>> BEGIN Recorded data

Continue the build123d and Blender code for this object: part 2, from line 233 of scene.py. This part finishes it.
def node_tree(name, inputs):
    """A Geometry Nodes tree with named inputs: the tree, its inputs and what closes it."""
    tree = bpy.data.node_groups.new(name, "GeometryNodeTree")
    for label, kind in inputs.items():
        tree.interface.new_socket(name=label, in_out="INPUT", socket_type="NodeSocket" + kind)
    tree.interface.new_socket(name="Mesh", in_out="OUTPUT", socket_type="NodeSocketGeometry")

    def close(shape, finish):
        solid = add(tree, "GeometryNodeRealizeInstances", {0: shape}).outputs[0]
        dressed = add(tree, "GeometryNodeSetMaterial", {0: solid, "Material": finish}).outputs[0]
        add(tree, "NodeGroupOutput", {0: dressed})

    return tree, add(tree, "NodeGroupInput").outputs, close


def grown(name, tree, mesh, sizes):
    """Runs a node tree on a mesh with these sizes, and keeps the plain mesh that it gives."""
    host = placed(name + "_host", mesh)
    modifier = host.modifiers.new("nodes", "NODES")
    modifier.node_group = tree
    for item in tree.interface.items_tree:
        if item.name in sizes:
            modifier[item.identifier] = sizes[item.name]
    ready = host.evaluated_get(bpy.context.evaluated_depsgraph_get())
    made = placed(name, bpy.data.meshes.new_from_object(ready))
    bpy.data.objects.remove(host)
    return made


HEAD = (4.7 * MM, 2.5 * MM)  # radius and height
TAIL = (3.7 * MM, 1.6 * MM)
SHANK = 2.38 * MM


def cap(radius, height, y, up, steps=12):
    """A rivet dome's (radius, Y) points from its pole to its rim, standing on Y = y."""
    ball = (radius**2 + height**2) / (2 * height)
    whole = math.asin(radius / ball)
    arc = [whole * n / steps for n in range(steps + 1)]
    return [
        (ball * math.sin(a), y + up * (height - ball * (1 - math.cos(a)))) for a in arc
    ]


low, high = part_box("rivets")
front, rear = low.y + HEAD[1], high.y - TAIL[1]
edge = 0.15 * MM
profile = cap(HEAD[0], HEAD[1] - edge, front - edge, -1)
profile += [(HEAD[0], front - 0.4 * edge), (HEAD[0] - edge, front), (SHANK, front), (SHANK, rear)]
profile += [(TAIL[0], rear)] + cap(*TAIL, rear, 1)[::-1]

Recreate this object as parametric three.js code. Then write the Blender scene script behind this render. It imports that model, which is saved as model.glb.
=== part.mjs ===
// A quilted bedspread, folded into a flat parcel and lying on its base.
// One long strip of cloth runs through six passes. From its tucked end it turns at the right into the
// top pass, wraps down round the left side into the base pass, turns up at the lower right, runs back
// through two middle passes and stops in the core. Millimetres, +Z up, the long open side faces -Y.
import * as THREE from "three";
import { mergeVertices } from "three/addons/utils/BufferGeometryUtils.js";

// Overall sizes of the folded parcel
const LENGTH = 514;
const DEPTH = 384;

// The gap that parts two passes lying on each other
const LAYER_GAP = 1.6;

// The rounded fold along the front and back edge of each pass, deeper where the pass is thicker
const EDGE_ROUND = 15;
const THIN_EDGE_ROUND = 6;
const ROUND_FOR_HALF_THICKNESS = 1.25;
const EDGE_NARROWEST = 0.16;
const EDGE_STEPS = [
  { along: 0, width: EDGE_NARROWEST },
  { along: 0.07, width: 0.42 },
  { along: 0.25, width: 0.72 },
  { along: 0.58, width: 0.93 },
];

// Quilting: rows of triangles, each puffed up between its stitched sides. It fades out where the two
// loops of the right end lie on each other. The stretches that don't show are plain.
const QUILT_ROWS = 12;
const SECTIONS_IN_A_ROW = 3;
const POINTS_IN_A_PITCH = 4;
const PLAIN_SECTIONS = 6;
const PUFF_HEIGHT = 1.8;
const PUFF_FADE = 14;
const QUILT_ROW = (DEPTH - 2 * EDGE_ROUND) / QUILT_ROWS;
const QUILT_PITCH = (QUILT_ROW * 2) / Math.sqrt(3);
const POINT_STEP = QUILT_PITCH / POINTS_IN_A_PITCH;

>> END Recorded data
>> BEGIN Recorded data

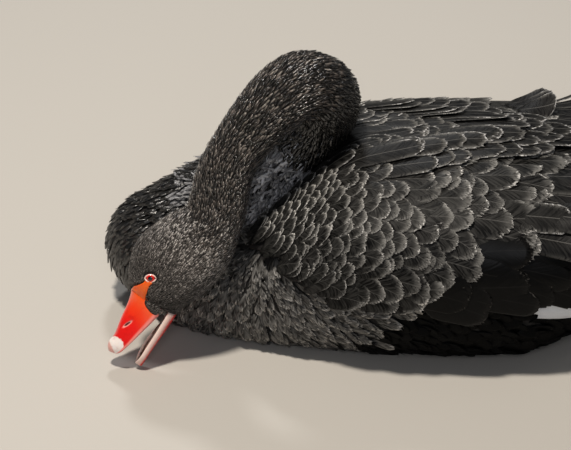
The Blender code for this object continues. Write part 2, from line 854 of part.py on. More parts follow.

>> END Recorded data
>> BEGIN Recorded data

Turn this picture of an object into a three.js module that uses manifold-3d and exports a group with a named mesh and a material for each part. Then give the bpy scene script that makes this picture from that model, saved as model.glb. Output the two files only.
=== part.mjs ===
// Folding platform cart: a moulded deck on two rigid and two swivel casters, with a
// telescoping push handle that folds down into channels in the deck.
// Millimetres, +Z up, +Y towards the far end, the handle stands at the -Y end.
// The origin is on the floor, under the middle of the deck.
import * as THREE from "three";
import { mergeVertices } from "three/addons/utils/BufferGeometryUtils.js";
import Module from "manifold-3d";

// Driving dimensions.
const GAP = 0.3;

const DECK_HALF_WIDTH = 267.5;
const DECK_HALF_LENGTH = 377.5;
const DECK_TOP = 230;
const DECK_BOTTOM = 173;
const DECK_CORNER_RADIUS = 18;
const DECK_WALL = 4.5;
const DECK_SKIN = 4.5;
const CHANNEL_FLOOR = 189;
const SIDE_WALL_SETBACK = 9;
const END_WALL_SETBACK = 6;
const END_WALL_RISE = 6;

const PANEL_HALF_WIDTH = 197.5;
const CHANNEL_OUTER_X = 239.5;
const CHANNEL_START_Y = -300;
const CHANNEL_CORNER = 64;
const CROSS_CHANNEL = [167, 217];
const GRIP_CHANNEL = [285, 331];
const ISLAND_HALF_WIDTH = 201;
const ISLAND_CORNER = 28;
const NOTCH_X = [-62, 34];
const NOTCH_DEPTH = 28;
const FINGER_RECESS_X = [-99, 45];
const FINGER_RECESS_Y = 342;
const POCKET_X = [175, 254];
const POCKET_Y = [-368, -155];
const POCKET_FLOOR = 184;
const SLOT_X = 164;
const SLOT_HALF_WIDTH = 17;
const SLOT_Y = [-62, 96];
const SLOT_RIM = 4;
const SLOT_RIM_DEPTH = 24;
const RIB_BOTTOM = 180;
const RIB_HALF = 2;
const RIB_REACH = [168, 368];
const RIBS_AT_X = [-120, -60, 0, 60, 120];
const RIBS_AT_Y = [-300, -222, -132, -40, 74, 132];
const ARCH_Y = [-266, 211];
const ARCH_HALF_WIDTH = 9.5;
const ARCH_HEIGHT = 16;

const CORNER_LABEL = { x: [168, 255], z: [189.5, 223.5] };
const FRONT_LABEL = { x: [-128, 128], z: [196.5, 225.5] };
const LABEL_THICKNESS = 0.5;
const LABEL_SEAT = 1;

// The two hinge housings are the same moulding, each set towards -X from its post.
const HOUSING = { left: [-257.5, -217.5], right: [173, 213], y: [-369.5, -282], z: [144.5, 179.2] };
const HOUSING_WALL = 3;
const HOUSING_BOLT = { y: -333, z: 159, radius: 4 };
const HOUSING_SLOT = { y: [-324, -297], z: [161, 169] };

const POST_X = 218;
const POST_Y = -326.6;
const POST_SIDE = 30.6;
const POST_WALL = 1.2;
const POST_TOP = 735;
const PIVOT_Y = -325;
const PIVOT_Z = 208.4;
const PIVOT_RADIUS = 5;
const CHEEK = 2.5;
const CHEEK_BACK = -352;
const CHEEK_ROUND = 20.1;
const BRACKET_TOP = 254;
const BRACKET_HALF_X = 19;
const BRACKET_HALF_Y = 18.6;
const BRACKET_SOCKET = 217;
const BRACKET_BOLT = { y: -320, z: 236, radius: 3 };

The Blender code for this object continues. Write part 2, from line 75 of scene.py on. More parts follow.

>> END Recorded data

# Short task:
Give back exactly the lines from the line that has "Turn this picture" to the line that has "const END_WALL_RISE = 6;", both included, and leave out all others.

# Result of this task:
Turn this picture of an object into a three.js module that uses manifold-3d and exports a group with a named mesh and a material for each part. Then give the bpy scene script that makes this picture from that model, saved as model.glb. Output the two files only.
=== part.mjs ===
// Folding platform cart: a moulded deck on two rigid and two swivel casters, with a
// telescoping push handle that folds down into channels in the deck.
// Millimetres, +Z up, +Y towards the far end, the handle stands at the -Y end.
// The origin is on the floor, under the middle of the deck.
import * as THREE from "three";
import { mergeVertices } from "three/addons/utils/BufferGeometryUtils.js";
import Module from "manifold-3d";

// Driving dimensions.
const GAP = 0.3;

const DECK_HALF_WIDTH = 267.5;
const DECK_HALF_LENGTH = 377.5;
const DECK_TOP = 230;
const DECK_BOTTOM = 173;
const DECK_CORNER_RADIUS = 18;
const DECK_WALL = 4.5;
const DECK_SKIN = 4.5;
const CHANNEL_FLOOR = 189;
const SIDE_WALL_SETBACK = 9;
const END_WALL_SETBACK = 6;
const END_WALL_RISE = 6;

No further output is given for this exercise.